Find the word "imported" in the material below and gather every line that contains it.

+++ Raw data

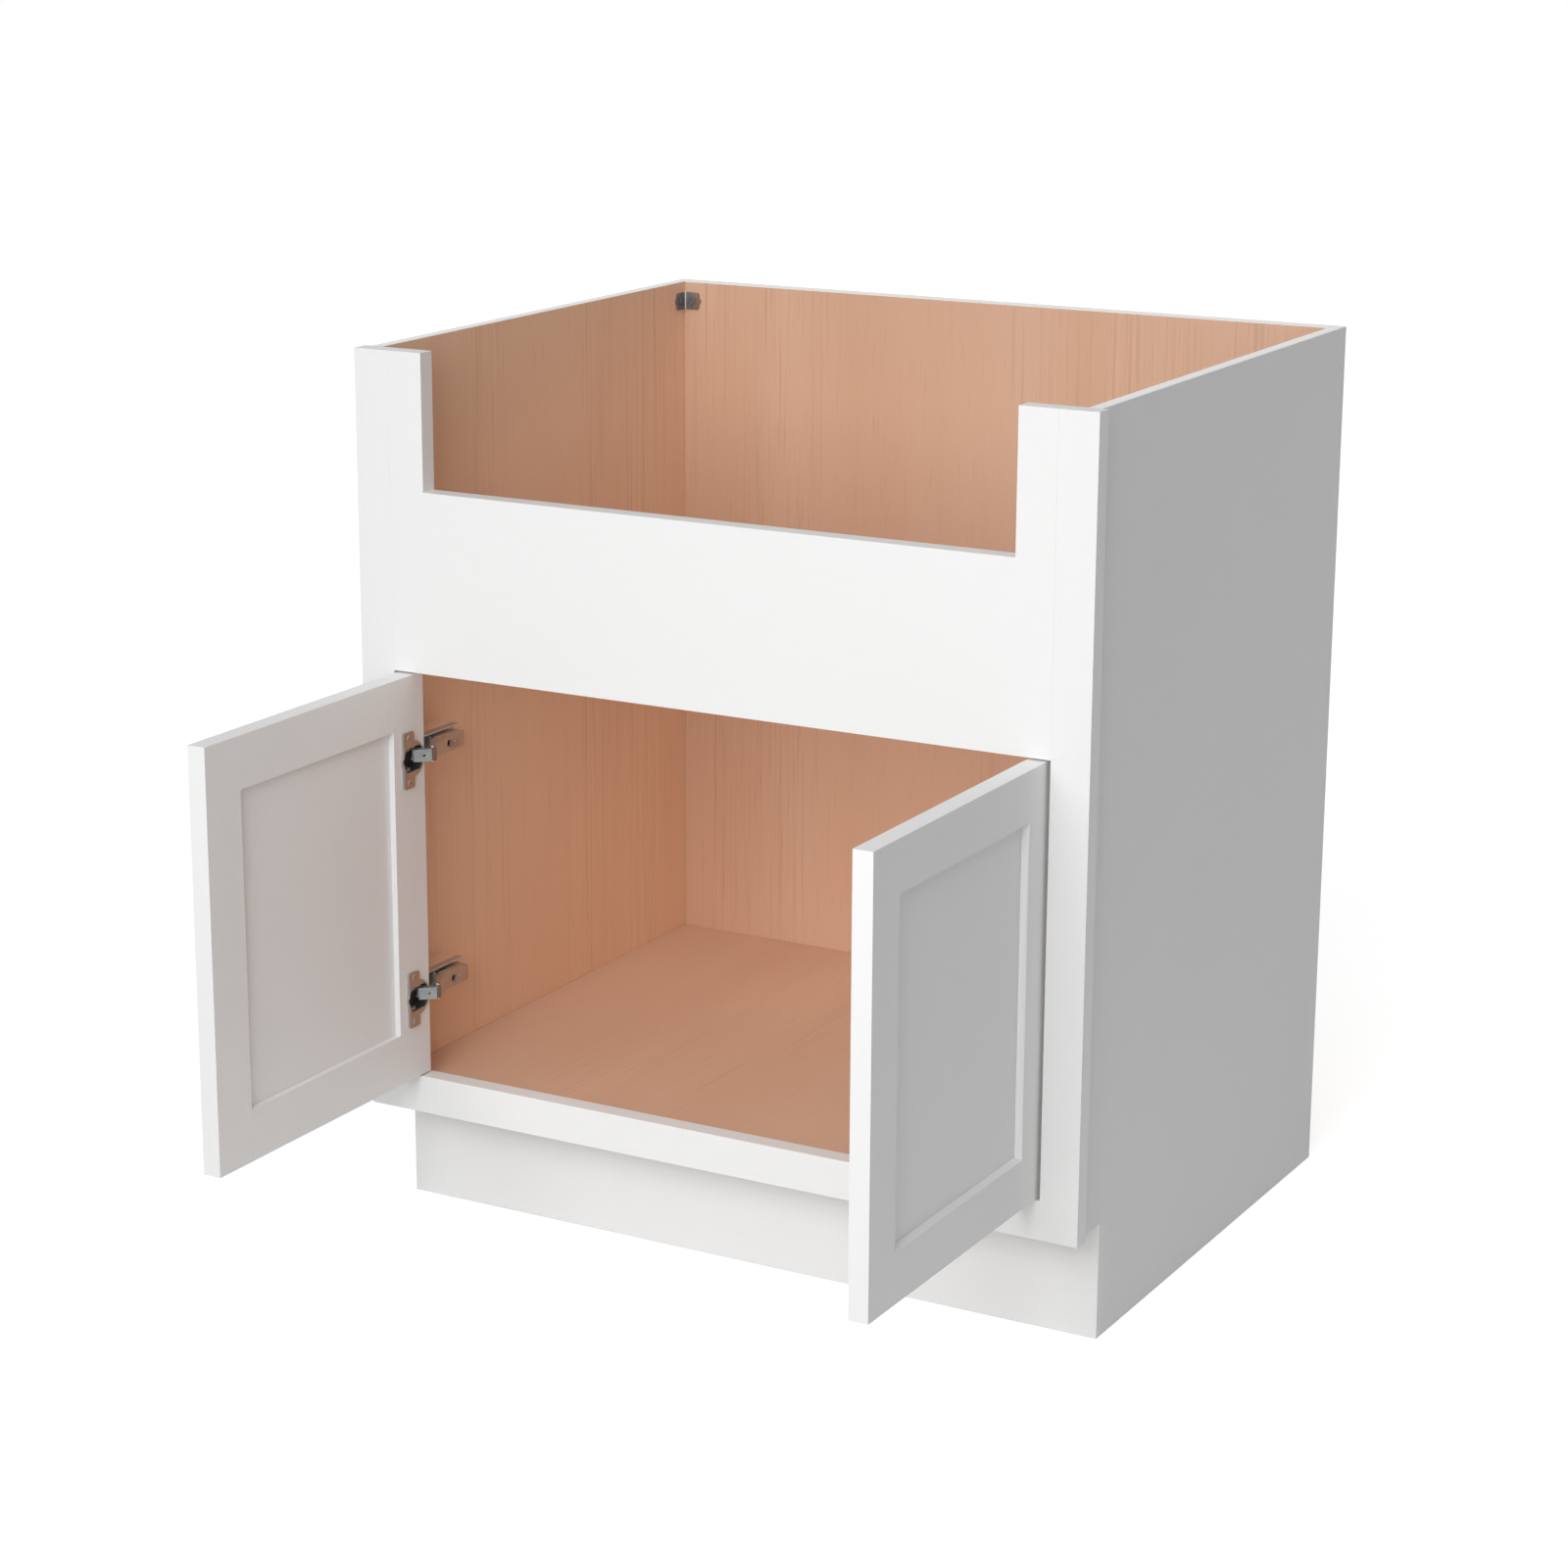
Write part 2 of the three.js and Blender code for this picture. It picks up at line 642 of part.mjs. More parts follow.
// Mounting plate: a base with upturned edges and a raised rib that carries the arm. A stud of
// the rib stands in the arm's rear hole.
function mountingPlate() {
  const half = plateWidth / 2;
  const rear = armRearV + plateMargin;
  const front = frameThickness + 5;
  const ribTop = armFaceU - armWall - seat;
  const base = block([0, front, -half], [plateEdgeHeight, rear, half]);
  const inner = half - plateEdgeWall;
  const channel = block([plateThickness, front - 1, -inner], [plateEdgeHeight + 1, rear + 1, inner]);
  const ribHalf = plateRibWidth / 2;
  const rib = block([plateThickness / 2, armNeckV + 3, -ribHalf], [ribTop, armRearV - 1, ribHalf]);
  const headFloor = ribTop - armScrewHead;
  const headBore = bar(armScrewRadius + 0.3, 0, 0, headFloor, ribTop + 1);
  const shankBore = bar(2.2, 0, 0, plateThickness + 2, ribTop, 16);
  const camStud = bar(camStudRadius, 0, 0, plateThickness, armFaceU - armWall / 2, 16);
  camStud.rotateY(Math.PI / 2).translate(0, armNeckV + camStudSetback, 0);
  return cutBy(
    joined(cutBy(base, channel), rib, camStud),
    joined(headBore, shankBore).rotateY(Math.PI / 2).translate(0, armNeckV + armScrewSetback, 0),
  );
}

// Screw that joins arm and plate. Its head lies in the rib, below the hole in the arm.
function adjustingScrew() {
  const floor = armFaceU - armWall - seat - armScrewHead;
  const piece = screw(armScrewRadius, armScrewHead - seat, 2, floor - plateThickness - 3);
  return piece.rotateY(Math.PI / 2).translate(floor + seat / 2, armNeckV + armScrewSetback, 0);
}

// Block that brings the mounting plate out from the side panel to the edge of the opening.
function packer() {
  const half = plateWidth / 2;
  return block(
    [sideU + seat, frameThickness + seat, -half],
    [-seat, armRearV + plateMargin + packerMargin, half],
  );
}

// Everything on one side that belongs to a door and its hinges.
function doorSide(side) {
  const group = new THREE.Group();
  group.position.set(-openingHalf, frameFront, 0);
  addDoor(group, side);
  for (const [level, height] of Object.entries(hingeHeights)) {
    const hinge = new THREE.Group();
    const name = `${side}_${level}_hinge`;
    hinge.position.z = height;
    place(hinge, `${name}_packer`, packer(), veneer);
    place(hinge, `${name}_plate`, mountingPlate(), nickel);
    place(hinge, `${name}_arm`, hingeArm(), nickel);
    place(hinge, `${name}_adjusting_screw`, adjustingScrew(), darkSteel);
    place(hinge, `${name}_arm_pin`, armPin(), darkSteel);
    place(hinge, `${name}_link`, hingeLink(), nickel);
    place(hinge, `${name}_cup`, hingeCup(), nickel);
    place(hinge, `${name}_spring`, hingeSpring(), darkSteel);
    group.add(hinge);
  }
  return group;
}

// Everything on the left; on the right the same, mirrored.
function halfCabinet(side) {
  const half = new THREE.Group();
  place(half, `${side}_side_panel`, sidePanel(), veneer);
  place(half, `${side}_stile`, stile(), white);
  half.add(bracketCorner(side));
  half.add(doorSide(side));
  return half;
}

const cabinet = new THREE.Group();
const left = halfCabinet("left");
const right = halfCabinet("right");
right.scale.x = -1;
cabinet.add(left, right);
place(cabinet, "back_panel", backPanel(), veneer);
place(cabinet, "floor_panel", floorPanel(), veneer);
place(cabinet, "toe_board", toeBoard(), white);
place(cabinet, "bottom_rail", bottomRail(), white);
place(cabinet, "apron", apron(), white);

export default cabinet;
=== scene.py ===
import math
import bmesh
import bpy
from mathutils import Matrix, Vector


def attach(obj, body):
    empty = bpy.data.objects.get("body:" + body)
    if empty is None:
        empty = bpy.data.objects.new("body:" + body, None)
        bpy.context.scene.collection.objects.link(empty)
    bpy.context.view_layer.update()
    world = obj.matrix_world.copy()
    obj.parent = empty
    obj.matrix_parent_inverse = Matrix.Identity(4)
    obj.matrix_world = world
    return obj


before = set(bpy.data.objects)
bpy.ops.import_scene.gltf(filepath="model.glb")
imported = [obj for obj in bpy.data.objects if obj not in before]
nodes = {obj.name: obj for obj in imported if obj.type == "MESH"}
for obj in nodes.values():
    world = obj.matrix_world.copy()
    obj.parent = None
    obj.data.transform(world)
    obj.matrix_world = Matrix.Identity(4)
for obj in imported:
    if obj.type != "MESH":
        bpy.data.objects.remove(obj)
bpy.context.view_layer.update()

# The room: a white studio sweep with soft lamps in front and above. The camera stands at the
# front right of the open cabinet, with the lens, place and shift that its straight edges give.
camera_place = (1.63485, -3.4345, 1.3720)
camera_pitch, camera_roll, camera_yaw = 0.26278, 0.0007, 0.5245
lens_length, frame_width = 83.54, 36
frame_shift = (0.0499, 0.0022)
view_reach = 60
fill_strength = 0.19
near_softbox_watts, near_softbox_width = 7.8, 0.8
near_softbox_place = (0.25, -2.1, 1.1)
white = (1, 1, 1)
paper_tone = (0.74, 0.74, 0.74)
paper_lift = 0.68
floor_drop = 0.0005
floor_reach = 9

camera = bpy.data.objects.new("camera", bpy.data.cameras.new("camera"))
bpy.context.scene.collection.objects.link(camera)
bpy.context.scene.camera = camera
camera.location = camera_place
camera.rotation_euler = (math.pi / 2 - camera_pitch, camera_roll, camera_yaw)
camera.data.lens = lens_length
camera.data.sensor_width = frame_width
camera.data.shift_x, camera.data.shift_y = frame_shift
camera.data.clip_end = view_reach
bpy.context.scene.view_settings.view_transform = "Standard"


def feed(tree, value, socket):
    if isinstance(value, bpy.types.NodeSocket):
        tree.links.new(value, socket)
    elif isinstance(value, tuple):
        socket.default_value = (*value, 1)
    else:
        socket.default_value = value


def calculate(tree, operation, first, second=0.0):
    node = tree.nodes.new("ShaderNodeMath")
    node.operation = operation
    feed(tree, first, node.inputs[0])
    feed(tree, second, node.inputs[1])
    return node.outputs[0]


def seen_as_background(tree):
    ray = tree.nodes.new("ShaderNodeLightPath").outputs
    direct = calculate(tree, "MAXIMUM", ray["Is Camera Ray"], ray["Is Glossy Ray"])
    return calculate(tree, "MAXIMUM", direct, ray["Is Transmission Ray"])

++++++

Result -
imported = [obj for obj in bpy.data.objects if obj not in before]
nodes = {obj.name: obj for obj in imported if obj.type == "MESH"}
for obj in imported:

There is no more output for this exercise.